For Jordan McKee, research director at 451 Research, an S&P Global Market Intelligence company, the recent flurry of deals by Mastercard and its peers is a sign of payment network companies future-proofing themselves amid a period of rapid change.
"I see these deals primarily as diversification plays," he said in an interview.
With deals involving companies in the APIs and payment-processing space, Mastercard and its peers are "assuming a new role as a connector of banks and fintechs," he said.
Ysbrant Marcelis, development partner at Commerce Ventures, a VC fund, also sees the recent streak of M&A by Mastercard in particular as a sign of a company redefining itself.
"Payment networks are deliberately looking to expand to become platform providers, not just card networks," he said in an interview.
A spokesperson for Mastercard confirmed that the company is broadening its vision.
"Mastercard aims to be an active participant in all types of electronic payments and payment flows. That means showing up in all types of payments — account-to-account, card or other. The Finicity acquisition fits well with our strategy and accelerates our efforts to deliver a deeper and sustained shift from the use of cash and checks, while also enhancing our services offering to benefit issuers, businesses, governments and, ultimately, consumers," the company said in an email.
While Mastercard declined to comment on whether it plans to continue its streak of acquisitions, the company is "always engaged in conversations with partners and customers," the spokesperson said.
Outside of payment networks, other significant deals this year include online personal finance company Social Finance Inc.'s, or SoFi's, $1.20 billion purchase of Galileo Financial Technologies, which, like Finicity, is a Salt Lake City-based API specialist.
API's growing appeal
While industry observers agreed that the rationale for Mastercard's recent API purchase was clear, the SoFi-Galileo deal left some scratching their heads. 451 Research's McKee said that he "struggled to connect the dots" when it came to understanding why SoFi — which offers student loan refinancing, mortgages and other educational loans — would want to buy an entire API company.
Galileo offers card issuing and digital infrastructure services to household names such as digital bank Chime Financial Inc. and Robinhood Markets Inc., and had counted SoFi as a client ahead of the merger.
Lex Sokolin, chief marketing officer and global fintech head at Consensys, a blockchain technology firm, said the motivation behind the deal is obvious.
"For SoFi, the core reasoning is to acquire a vendor that powers payments and credit functionality within its app," he said in an email.
The deal speaks to two trends that are on the ascendant in the fintech world, according to Sokolin.
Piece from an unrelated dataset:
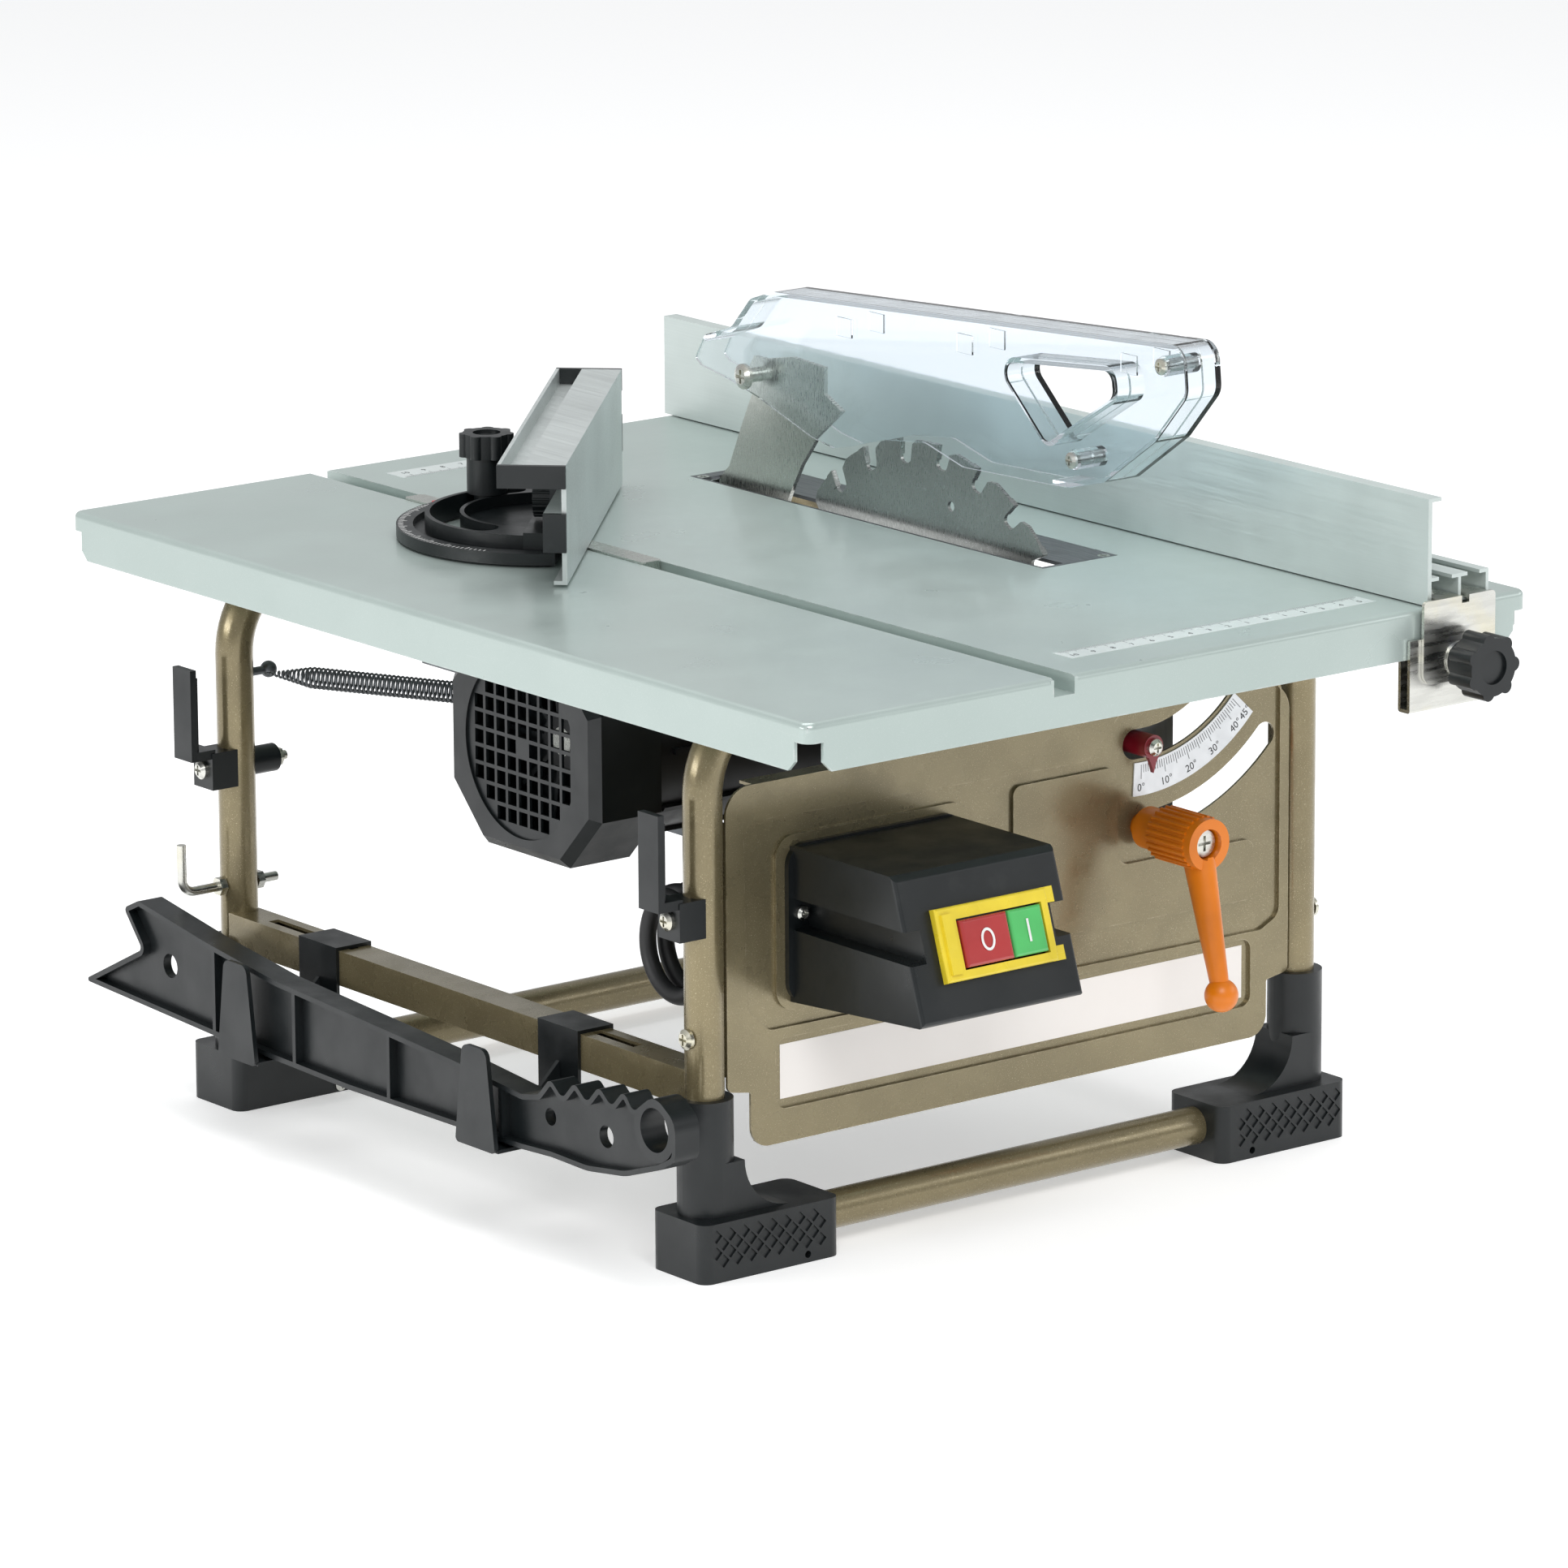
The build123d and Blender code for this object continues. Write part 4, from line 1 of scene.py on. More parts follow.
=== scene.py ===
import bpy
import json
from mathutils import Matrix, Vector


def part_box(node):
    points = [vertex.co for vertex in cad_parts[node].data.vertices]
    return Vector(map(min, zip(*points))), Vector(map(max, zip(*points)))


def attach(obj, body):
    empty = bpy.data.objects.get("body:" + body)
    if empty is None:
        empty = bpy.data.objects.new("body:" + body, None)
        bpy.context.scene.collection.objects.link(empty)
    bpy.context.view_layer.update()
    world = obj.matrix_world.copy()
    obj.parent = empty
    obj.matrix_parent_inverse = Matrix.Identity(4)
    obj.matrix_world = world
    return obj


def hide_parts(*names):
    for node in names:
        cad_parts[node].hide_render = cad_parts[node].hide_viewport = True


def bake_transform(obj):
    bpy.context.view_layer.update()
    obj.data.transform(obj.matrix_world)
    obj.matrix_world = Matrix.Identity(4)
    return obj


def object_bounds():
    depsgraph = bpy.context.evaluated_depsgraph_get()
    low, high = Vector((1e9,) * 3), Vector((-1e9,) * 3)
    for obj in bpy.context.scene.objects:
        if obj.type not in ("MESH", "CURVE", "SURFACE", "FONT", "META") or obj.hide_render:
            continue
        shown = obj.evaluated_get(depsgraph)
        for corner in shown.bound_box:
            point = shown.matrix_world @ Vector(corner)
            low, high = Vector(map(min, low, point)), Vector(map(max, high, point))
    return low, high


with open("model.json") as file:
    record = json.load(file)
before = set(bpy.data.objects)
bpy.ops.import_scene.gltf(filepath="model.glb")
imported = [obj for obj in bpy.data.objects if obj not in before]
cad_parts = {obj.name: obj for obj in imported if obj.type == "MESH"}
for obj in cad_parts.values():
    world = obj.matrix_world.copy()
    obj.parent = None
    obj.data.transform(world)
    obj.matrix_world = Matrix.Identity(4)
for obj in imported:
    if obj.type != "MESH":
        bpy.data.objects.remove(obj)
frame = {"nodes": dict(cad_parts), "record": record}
bounds_before = [list(corner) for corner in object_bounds()]

import json
import math

import bmesh
import bpy
from mathutils import Matrix, Vector

NODES = frame["nodes"]
MM = 0.001
X = Vector((1, 0, 0)) * MM
Y = Vector((0, 1, 0)) * MM
UP = Vector((0, 0, 1)) * MM
OUT = Vector((0, -1, 0)) * MM      # towards the front

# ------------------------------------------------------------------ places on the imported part
table_low, table_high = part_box("table_top")
DATUM = Vector((table_low.x, table_low.y, table_high.z))   # front left corner of the table surface
PIVOT = (254.5, -5.0)                                      # bevel axis, x and z from the datum
MAX_BEVEL = 45                                             # last degree on the bevel scale
MITRE = (127.6, 336.4)                                     # mitre pivot, x and y from the datum


def at(x, y, z):
    """Model position of a point given in millimetres from the table's front left corner."""
    return DATUM + Vector((x, y, z)) * MM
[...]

These are so-called embedded finance and the rising importance of the API.
"Plaid's acquisition by Visa was the big signal that API-based fintech was valuable," he said.
Embedded finance, an increasingly popular buzzword in fintech, is a business model in which consumer financial services are increasingly distributed not by financial institutions, but are "embedded" into products provided by nonfinancial companies. An example of this could be a tech giant such as Amazon providing consumer loans, or a ride-hailing app providing a bank account or a card to its drivers.
Other deals of note announced during the pandemic include Australian-based Zip Co Ltd.'s acquisition of U.S. installment payment provider QuadPay Inc., and Bouygues Telecom SA's agreement to buy Euro-Information - Européenne De Traitement De L'information, a fintech company belonging to Crédit Mutuel Group.
The latter deal comprises an exclusive distribution partnership between Crédit Mutuel, Crédit Industriel et Commercial SA and Bouygues Telecom, which will boost Bouygues Telecom's customer base by more than 2 million.